After a short ‘comfort break’ David J Smith gave us his second organ improvisation. Quite ornamental, it had a feeling of the dance at the beginning before working to a strong full organ conclusion. Quite magnificent really.
The second large work in the concert was A Song of Hope by Robert W. Milne. For his text, he had used parts of Psalms 33, 96 and 97. There were five sections or verses, each with its own particular musical character. Once again Margaret Hearne gave a deeply felt reading of the verses.
The first section, dealing with the praising of the Lord with instruments and singing voices, “Sing to Him a new song, sing to the Lord all the earth”, had fanfare-like playing from the organ. The second section was thoughtful with the cello taking the lead before the organ entered on the line “Honour and majesty are before him”. In the third section the cello had warm melodic playing with transparent organ music and with Katherine’s voice really taking flight. The organ was important in the fourth section in which organ, followed by cello delivered surprisingly a jaunty dance-like feeling. Finally in the closing section, number five, organ, cello and voice had a delicacy to begin with before the words and the music from the opening of the work were brought back, giving the work an ideal structural quality.

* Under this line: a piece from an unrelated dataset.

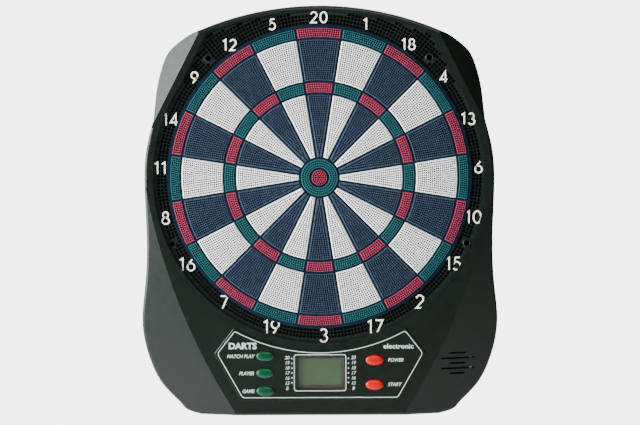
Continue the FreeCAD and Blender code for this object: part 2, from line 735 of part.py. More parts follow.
def lcd_window():
    """Clear lens: a plate behind the case wall with a raised field in the opening."""
    plate = prism(rounded_face(0, WINDOW_Z, 72, 51.6, 2), PLATEAU_Y + SKIN_T + 0.1, -33.0)
    field = rounded_face(0, WINDOW_Z, WINDOW_W - 0.4, WINDOW_H - 0.4, WINDOW_R - 0.2)
    return plate.fuse(prism(field, -37.3, PLATEAU_Y + SKIN_T + 0.3)).removeSplitter()


def lcd_holder():
    """Frame that keeps the display over its contact strips."""
    outer = block(-38, 38, -32.8, PCB_FRONT_Y - 0.1, WINDOW_Z - 27.5, WINDOW_Z + 27.5)
    inner = block(-35.2, 35.2, -40, 0, WINDOW_Z - 24.7, WINDOW_Z + 24.7)
    return outer.cut(inner)


def lcd_glass():
    """Liquid-crystal cell."""
    return block(-35, 35, -32.8, -30.4, WINDOW_Z - 24.5, WINDOW_Z + 24.5)


def elastomer_strips():
    """Two contact strips between the display and the circuit board."""
    strips = []
    for side in (-1, 1):
        z = WINDOW_Z + side * 22.6
        strips.append(block(-33, 33, -30.3, PCB_FRONT_Y - 0.1, z - 1.2, z + 1.2))
    return strips


def speaker_frame():
    """Pressed basket of the loudspeaker."""
    y = SPEAKER_FRONT_Y
    rim = tube(SPEAKER_X, SPEAKER_Z, SPEAKER_R, SPEAKER_R - 2.5, y, y + 1.2)
    outer = Part.makeCone(SPEAKER_R - 1.2, 12.5, 7.0, V(SPEAKER_X, y + 1.0, SPEAKER_Z), V(0, 1, 0))
    inner = Part.makeCone(SPEAKER_R - 2.0, 11.7, 7.0, V(SPEAKER_X, y + 0.2, SPEAKER_Z), V(0, 1, 0))
    body = rim.fuse(outer).cut(inner)
    body = body.cut(disc(SPEAKER_X, SPEAKER_Z, 6.0, -50, 0))
    return body.removeSplitter()


def speaker_cone():
    """Paper cone with a dust cap."""
    y = SPEAKER_FRONT_Y + 0.3
    outer = Part.makeCone(SPEAKER_R - 3.0, 6.0, 5.4, V(SPEAKER_X, y + 0.3, SPEAKER_Z), V(0, 1, 0))
    inner = Part.makeCone(SPEAKER_R - 3.3, 5.7, 5.4, V(SPEAKER_X, y - 0.02, SPEAKER_Z), V(0, 1, 0))
    cap = Part.makeSphere(9.0, V(SPEAKER_X, y + 11.4, SPEAKER_Z))
    cap = cap.cut(Part.makeSphere(8.7, V(SPEAKER_X, y + 11.4, SPEAKER_Z)))
    cap = cap.common(disc(SPEAKER_X, SPEAKER_Z, 7.2, y, y + 5.4))
    return outer.cut(inner).fuse(cap).removeSplitter()


def speaker_magnet():
    """Round magnet with its end plate."""
    y = SPEAKER_FRONT_Y + 8.1
    return disc(SPEAKER_X, SPEAKER_Z, 11.0, y, y + 5.0)


def wire(points, radius=0.7):
    """Insulated wire: straight runs between (x, y, z) points, joined by large arcs."""
    corners = [V(*p) for p in points]
    edges = []
    at = corners[0]
    for before, corner, after in zip(corners, corners[1:], corners[2:]):
        back = (before - corner)
        ahead = (after - corner)
        reach = 0.45 * min(back.Length, ahead.Length)
        back.normalize()
        ahead.normalize()
        half = back.getAngle(ahead) / 2
        inside = (back + ahead).normalize()
        bend = reach * math.tan(half)
        middle = corner + inside * (bend / math.sin(half) - bend)
        edges.append(Part.makeLine(at, corner + back * reach))
        edges.append(Part.Arc(corner + back * reach, middle, corner + ahead * reach).toShape())
        at = corner + ahead * reach
    edges.append(Part.makeLine(at, corners[-1]))
    section = Part.Wire(Part.makeCircle(radius, corners[0], corners[1] - corners[0]))
    return Part.Wire(edges).makePipeShell([section], True, True)


def battery_cell(index):
    """AA cell lying across; neighbours point opposite ways."""
    z = BAY_Z + (index - 1) * CELL_PITCH
    flip = -1 if index % 2 else 1
    plate = 0.6
    tip = BAY_X + flip * (BAY_W / 2 - plate)
    nub = Part.makeCylinder(NUB_R, NUB_LEN + 0.2, V(tip, CELL_Y, z), V(-flip, 0, 0))
    can = Part.makeCylinder(CELL_R, CELL_LEN, V(tip - flip * NUB_LEN, CELL_Y, z), V(-flip, 0, 0))
    can = can.makeFillet(0.6, [e for e in can.Edges if e.Length > 40 and len(e.Vertexes) == 1])
    return can.fuse(nub).removeSplitter()


def battery_spring(index):
    """Bowed leaf spring that presses on a cell's flat end."""
    z = BAY_Z + (index - 1) * CELL_PITCH
    flip = -1 if index % 2 else 1
    base = BAY_X - flip * (BAY_W / 2 - 0.55)
    bow = BAY_W - 1.15 - CELL_LEN - NUB_LEN - 0.7
    thick = 0.3

    def at(across, along):
        """A point of the strip, across the cell and out from its contact plate."""
        return V(base + flip * along, CELL_Y + across, z - 4)

    outer = Part.Arc(at(-5.0, 0), at(0, bow), at(5.0, 0)).toShape()
    inner = Part.Arc(at(-5.0 + thick, 0), at(0, bow - thick), at(5.0 - thick, 0)).toShape()
    ends = [Part.makeLine(at(s * 5.0, 0), at(s * (5.0 - thick), 0)) for s in (-1, 1)]
    return face_of([outer, inner] + ends).extrude(V(0, 0, 8))


def battery_contact(index, end):
    """Plated strip at one end of a cell."""
    z = BAY_Z + (index - 1) * CELL_PITCH
    x = BAY_X + end * (BAY_W / 2 - 0.3)
    return block(x - 0.2, x + 0.2, CELL_Y - 5.5, CELL_Y + 5.5, z - 5.5, z + 5.5)


save(front_housing(), "front_housing")
save(rear_cover(), "rear_cover")
save(battery_door(), "battery_door")
save(catch_ring(), "catch_ring")
save(spider(), "spider")
upright = number_segments()
for place, number in enumerate(NUMBERS):
    turned = []
    for solid in upright:
        piece = solid.copy()
        piece.rotate(V(0, 0, 0), V(0, 1, 0), SECTOR * place)
        turned.append(piece)
    save(Part.makeCompound(turned), "number_%02d_segments" % number)
save(outer_bull(), "outer_bull")
save(inner_bull(), "inner_bull")
save(disc(0, 0, TARGET_R - 0.5, mat_front(), mat_front() + MAT_T), "rubber_mat")
save(membrane(0), "membrane_front")
save(membrane(1), "membrane_spacer")
save(membrane(2), "membrane_back")
save(membrane_tail(), "membrane_tail")
save(backing_board(), "backing_board")
board_screws = []
for i in range(BOARD_SCREWS):
    angle = math.radians(90 + 18 + 36 * i)
    x = BOARD_SCREW_R * math.cos(angle)
    z = BOARD_SCREW_R * math.sin(angle)
    board_screws.append(screw(x, z, board_front() + BOARD_T + 0.05, 10.5))
save(Part.makeCompound(board_screws), "board_screws")
save(Part.makeCompound([screw(x, z, -3.45, 12) for x, z in CASE_SCREWS]), "case_screws")
pcb_back = PCB_FRONT_Y + PCB_T
save(Part.makeCompound(
    [screw(x, z, pcb_back + 0.05, 6.5, 2.6, 1.6, 1.2) for x, z in PCB_POSTS]), "pcb_screws")
for name, x, z in BUTTONS:
    save(button(x, z), "button_" + name)
save(keypad_mat(-1), "keypad_mat_left")
save(keypad_mat(1), "keypad_mat_right")
save(main_pcb(), "main_pcb")
save(lcd_window(), "lcd_window")
save(lcd_holder(), "lcd_holder")
save(lcd_glass(), "lcd_glass")
save(Part.makeCompound(elastomer_strips()), "elastomer_strips")
save(block(-9, 9, pcb_back + 0.05, pcb_back + 2.4, -271, -253), "controller_chip")
save(Part.makeCompound(
    [disc(x, -262, 3.2, pcb_back + 0.05, pcb_back + 9) for x in (34.0, 44.0)]), "capacitors")
save(speaker_frame(), "speaker_frame")
save(speaker_cone(), "speaker_cone")
save(speaker_magnet(), "speaker_magnet")
speaker_lead = []
battery_lead = []
for step in (-1, 1):
    shift = 2 * step
    speaker_lead.append(wire((
        (80.0, pcb_back + 1.0, -262 - shift), (98.0, -22.5, -262 - shift),
        (118.0, -14.0, -259 - shift), (142.0, -10.5, -252 - shift),
        (170.5, -11.0, SPEAKER_Z - shift))))
    battery_lead.append(wire((
        (BAY_X + BAY_W / 2 + BAY_WALL + 0.1, -12.0, -238 - shift), (-114.0, -13.5, -240 - shift),
        (-102.0, -20.0, -246 - shift), (-88.0, pcb_back + 1.0, -250 - shift))))
save(Part.makeCompound(speaker_lead), "speaker_lead")
save(Part.makeCompound(battery_lead), "battery_lead")
save(Part.makeCompound([battery_cell(i) for i in range(3)]), "batteries")
save(Part.makeCompound([battery_spring(i) for i in range(3)]), "battery_springs")
save(Part.makeCompound(
    [battery_contact(i, end) for i in range(3) for end in (-1, 1)]), "battery_contacts")
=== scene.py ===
"""Looks of an electronic dartboard for soft-tip darts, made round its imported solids.

Everything is in metres, in the solids' own frame: X to the player's right, Y from the
player into the wall, Z up, with the bull's axis through X = Z = 0.
"""

import json
import logging
import math
from collections.abc import Iterable, Sequence
from dataclasses import dataclass, field
from enum import Enum

import bmesh
import bpy
from mathutils import Matrix, Vector
from mathutils.geometry import delaunay_2d_cdt


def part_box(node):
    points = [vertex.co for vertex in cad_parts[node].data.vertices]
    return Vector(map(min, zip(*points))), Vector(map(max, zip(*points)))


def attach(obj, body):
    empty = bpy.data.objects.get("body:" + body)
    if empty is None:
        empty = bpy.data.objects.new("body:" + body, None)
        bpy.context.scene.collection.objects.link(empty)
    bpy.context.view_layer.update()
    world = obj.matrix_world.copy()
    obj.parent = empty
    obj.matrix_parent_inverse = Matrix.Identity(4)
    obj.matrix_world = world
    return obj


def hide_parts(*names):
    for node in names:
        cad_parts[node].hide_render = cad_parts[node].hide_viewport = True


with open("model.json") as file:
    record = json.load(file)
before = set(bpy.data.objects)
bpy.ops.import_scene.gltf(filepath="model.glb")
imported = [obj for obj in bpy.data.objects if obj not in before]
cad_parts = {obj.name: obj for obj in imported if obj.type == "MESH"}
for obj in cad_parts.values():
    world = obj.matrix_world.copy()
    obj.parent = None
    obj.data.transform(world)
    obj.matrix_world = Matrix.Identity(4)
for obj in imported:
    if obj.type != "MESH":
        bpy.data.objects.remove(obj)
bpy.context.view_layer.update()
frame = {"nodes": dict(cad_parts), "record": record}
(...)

I was particularly impressed by the crystal clarity of Katherine’s delivery of the words, so important in this work. All three of the performers captured the developing changes of emphasis in the texts.
Contemporary musical composition covers such a wide range of styles. Saturday’s performances in Forgue Church were so very different from Thursday’s by Stone Drawn Circles in King’s Pavilion at the University of Aberdeen. SOUND are to be congratulated for dealing so generously with such variety in modern music.